Spatial Understanding
Spatial understanding refers to basic concepts such as on, behind, underneath, in, and out. This is another important instructional area for students who are blind or low vision. These concepts should be taught early to children with visual disabilities to provide critical foundational knowledge for later experiences. Students who have a solid understanding of spatial concepts and how objects in the environment are related to their own bodies will be able to follow directions and travel independently in home, school, and playground environments. For older students, these foundational concepts empower safe and independent community travel.
Spatial understanding is also critical for classroom tasks in all areas of the common core curricula, from reading fundamentals of left to right and top to bottom, to math and science use of spatial and linear equations, arrays, grids, geometry, tables, graphs, and charts used to display data. In addition, geography, social studies, and history require the use of maps, timelines, and graphical displays of information.
How Can We Support Instruction in Compensatory Skills in Schools?
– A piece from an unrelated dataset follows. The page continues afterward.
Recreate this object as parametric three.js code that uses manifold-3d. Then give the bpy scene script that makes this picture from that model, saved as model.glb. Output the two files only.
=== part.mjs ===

Students with visual disabilities have unique learning needs. Their education requires design and delivery by fully qualified professionals. These experts must understand the specific strategies and curriculum adaptations needed. TVIs, therefore, need comprehensive training. They should be proficient in conducting proper assessments, choosing suitable learning media. It is important for them to also offering direct instruction in compensatory skills specific to the disability.
TVIs also need to receive ongoing training in new materials and best practices in all instructional areas. Finally, in order for these students to learn to use compensatory skills effectively and receive the same education as their sighted peers, TVI caseloads and district vision programs must allow sufficient time and resources to provide appropriate and meaningful instruction.